In the matter in question, Matthew uses the terms, “kingdom of heaven” and “kingdom of God” interchangeably, while the other writers use only the one, the last term. The word heavens signifies high, hence the kingdom of heaven is the high kingdom—higher than earthly dominions, and of course that is the “kingdom of God.” We give more space to the consideration of this subject than we really think it worthy of, because quite a good many called “Brethren” hold tenaciously to it, and because we would like to prove to all that a theory based on a twist or turn of a word, and not on a general principle of Bible teaching, is unworthy of our consideration.

That the two expressions are used interchangeably, will be seen by examining the following Scriptures:

In Luke 19:11,12; and 21:31. The kingdom of God is mentioned in such an unequivocal manner, that none can doubt that the Millennial Reign is referred to. This of itself would destroy the theory quoted; but we will give some unquestionable proof that the expressions are interchangeable ones. In the following Scriptures, Matthew uses the words “kingdom of heaven,” while other evangelists use “kingdom of God.”

Matt. 4:17: “Jesus began to preach and to say, Repent, for the kingdom of heaven is at hand.” Mark 1:14,15 reads, “Jesus came into Galilee preaching the gospel of the kingdom of God, and saying, The time is fulfilled, and the kingdom of God is at hand.”

::R0397 : page 7::

Matt. 13:11: “It is given unto you to know the mysteries of the kingdom of heaven.”
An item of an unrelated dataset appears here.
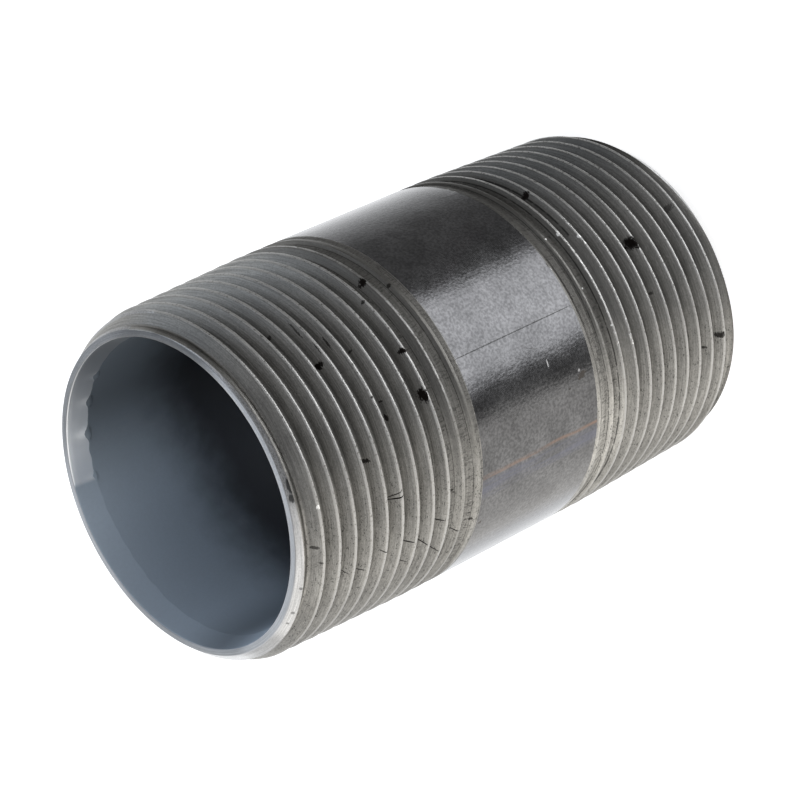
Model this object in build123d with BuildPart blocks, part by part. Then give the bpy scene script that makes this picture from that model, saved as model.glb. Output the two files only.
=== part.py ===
"""A pipe nipple: a short length of steel pipe with a taper thread cut on each end.

It stands on one end. Its axis is Z, and the lower end face lies at Z = 0.
All sizes are in millimetres.
"""

import os
from math import ceil

from build123d import *

# The pipe
overall_length = 72.0
pipe_diameter = 42.4
wall_thickness = 3.6

# The taper thread, the same on both ends
thread_pitch = 2.309
thread_depth = 1.479  # from the crests to the rounded bottoms of the grooves
bottom_rounding = 0.19  # height of that rounding, which a plain V leaves filled
thread_length = 26.5  # from the end face to where the grooves have faded out
runout_length = 6.7  # the last stretch of it, along which they fade
gauge_length = 12.7  # from the end face to the gauge plane
gauge_undersize = 0.49  # how far the diameter over the crests there is under the pipe's own
thread_taper = 1 / 16  # growth of the diameter along the axis
first_root = 1.3  # from the end face to the bottom of the first groove

# The ends
bevel_width = 2.25  # from the pipe's surface in to the flat end face
bevel_slope = 1.0  # radius gained for each millimetre along the axis
ream_width = 0.6  # from the bore's surface out to the flat end face
ream_depth = 2.8  # from the end face to the plain bore

pipe_radius = pipe_diameter / 2
bore_radius = pipe_radius - wall_thickness
face_radius = pipe_radius - bevel_width
mouth_radius = bore_radius + ream_width
middle = overall_length / 2
gauge_diameter = pipe_diameter - gauge_undersize
groove_full_depth = thread_depth - bottom_rounding
taper_end = gauge_length + gauge_undersize / thread_taper
bevel_height = bevel_width / bevel_slope
groove_count = ceil((thread_length - first_root) / thread_pitch)


def crest_radius(height):
    """Radius over the crests at a height above the end face, which stops at the pipe's own."""
    on_taper = (gauge_diameter + (height - gauge_length) * thread_taper) / 2
    return min(on_taper, pipe_radius)


def groove_share(height):
    """How much of its full depth a groove has: all of it, then less along the run-out."""
    return min((thread_length - height) / runout_length, 1.0)


# Half of the wall's section is drawn from the lower end face up, and mirrored for the upper end.
# Each groove is a V. Neighbours meet in a sharp crest, and along the run-out the pipe shows between.
with BuildPart() as pipe_nipple:
    with BuildSketch(Plane.XZ) as wall_section:
        with BuildLine() as blank:
            Polyline(
                (bore_radius, ream_depth),
                (mouth_radius, 0),
                (crest_radius(0), 0),
                (pipe_radius, taper_end),
                (pipe_radius, middle),
                (bore_radius, middle),
                close=True,
            )
        make_face()

        for number in range(groove_count):
            root_height = first_root + number * thread_pitch
            share = groove_share(root_height)
            lower_edge = root_height - share * thread_pitch / 2
            upper_edge = root_height + share * thread_pitch / 2
            root_radius = crest_radius(root_height) - share * groove_full_depth
            with BuildLine() as groove:
                Polyline(
                    (crest_radius(lower_edge), lower_edge),
                    (root_radius, root_height),
                    (crest_radius(upper_edge), upper_edge),
                    (pipe_radius + groove_full_depth, root_height),
                    close=True,
                )
            make_face(mode=Mode.SUBTRACT)

        with BuildLine() as bevel:
            Polyline((face_radius, 0), (pipe_radius, bevel_height), (pipe_radius, 0), close=True)
        make_face(mode=Mode.SUBTRACT)

        mirror(about=Plane.XZ.offset(-middle))
    revolve(axis=Axis.Z)

pipe_nipple.part.label = "pipe_nipple"

os.makedirs("parts", exist_ok=True)
export_step(pipe_nipple.part, "parts/pipe_nipple.step")

print("grooves on each end:", groove_count)
print("volume in cubic centimetres:", round(pipe_nipple.part.volume / 1000, 2))
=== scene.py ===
"""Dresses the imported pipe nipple: its true helical threads, its finishes, and the studio round it."""

from math import cos, pi, radians, sin, tan

import bmesh
import bpy
import numpy as np
from mathutils import Matrix, Vector


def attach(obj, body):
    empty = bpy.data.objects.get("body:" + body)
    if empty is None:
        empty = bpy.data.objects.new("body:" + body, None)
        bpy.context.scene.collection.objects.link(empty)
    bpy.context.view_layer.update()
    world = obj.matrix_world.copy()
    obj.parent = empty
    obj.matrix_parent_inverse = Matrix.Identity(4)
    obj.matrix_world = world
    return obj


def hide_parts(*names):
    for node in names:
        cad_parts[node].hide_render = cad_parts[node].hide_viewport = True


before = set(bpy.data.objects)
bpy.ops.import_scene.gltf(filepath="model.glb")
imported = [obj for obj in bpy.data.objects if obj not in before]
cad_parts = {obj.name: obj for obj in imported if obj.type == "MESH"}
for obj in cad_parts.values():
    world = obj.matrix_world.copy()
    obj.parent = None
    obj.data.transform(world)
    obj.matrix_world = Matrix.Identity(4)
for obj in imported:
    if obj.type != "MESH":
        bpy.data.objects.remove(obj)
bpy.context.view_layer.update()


# The camera stands where the photograph was taken from, and is rolled as it was.
# Its place and turn come from fitting the pipe's rims and silhouettes.

camera_lens = bpy.data.cameras.new("camera")
camera_lens.sensor_width = 36.0
camera_lens.lens = 145.52
camera_lens.clip_start = 0.01
camera_lens.clip_end = 50.0
camera = bpy.data.objects.new("camera", camera_lens)
camera_right = Vector((-0.247369, -0.66836, -0.7015))
camera_up = Vector((0.943084, 0.0, -0.332553))
camera_back = Vector((0.222264, -0.743836, 0.630322))
turn = Matrix((camera_right, camera_up, camera_back)).transposed()
camera.matrix_world = Matrix.Translation((0.08207, -0.27878, 0.27367)) @ turn.to_4x4()
bpy.context.scene.collection.objects.link(camera)
bpy.context.scene.camera = camera
bpy.context.scene.view_settings.view_transform = "Standard"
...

Mark 4:11: “Unto you it is given to know the mystery of the kingdom of God.”

Matt. 19:23. “A rich man shall hardly enter into the kingdom of heaven.” In verse 24, we have proof that Matthew uses the expressions interchangeably, for he there says “kingdom of God.” The same language is quoted in both cases, kingdom of God, in Mark 10:24,25, and Luke 18:24 and 25.

Matt. 19:14: “Suffer … for of such is the kingdom of heaven.” Mark 10:14, and Luke 18:16, read “kingdom of God.”

Matt. 13:31: “The kingdom of heaven is like to a grain of mustard seed.” Mark 4:30,31: “Whereunto shall we liken the kingdom of God … it is like a grain of mustard seed.” Luke 13:18: “Unto what is the kingdom of God like? … It is like a grain of mustard seed.”

We shall offer no further evidence, though more could be presented; we believe the above sufficient to convince any unprejudiced mind, and it is useless to write for others.

The theory which the foregoing view is required to support may be shown: How else, they inquire, can the church now be the kingdom of God in its present time of suffering; and be the kingdom in a still different sense during the Millennial reign, unless the present condition be called the kingdom of God, and the future the kingdom of heaven? We answer, no such distinction is needed. The church is the kingdom now, only in the prospective sense that a babe is a man. The kingdom is now ours by faith, in the same way that we have every other heavenly blessing. When we are exalted and glorified with our Head and Bridegroom, Jesus—that will be our exaltation, or the kingdom of God, the heavenly kingdom, “set up.” (Dan. 2:44.)

But they question—How is it that Luke says of the kingdom of God, it shall be within you, and cometh not with observation? We reply, you misread Luke 17:20. It speaks not of a kingdom present within those “Scribes and Pharisees—hypocrites,” but of the manner in which the kingdom would come—It “cometh not with observation, neither shall ye say, lo, here! nor lo, there!” for it will be among men—a present, but invisible, power or government.

In due time it will bring mankind into harmony with itself. Then the kingdom of God will be “among men“; then men will be visible representatives of the invisible or spiritual kingdom. To this agree the words of John 3:3,5, and 1 Cor. 15:50. Thus considered, the record is harmonious, without straining out a gnat and swallowing a camel, as our brother whom we criticize has done.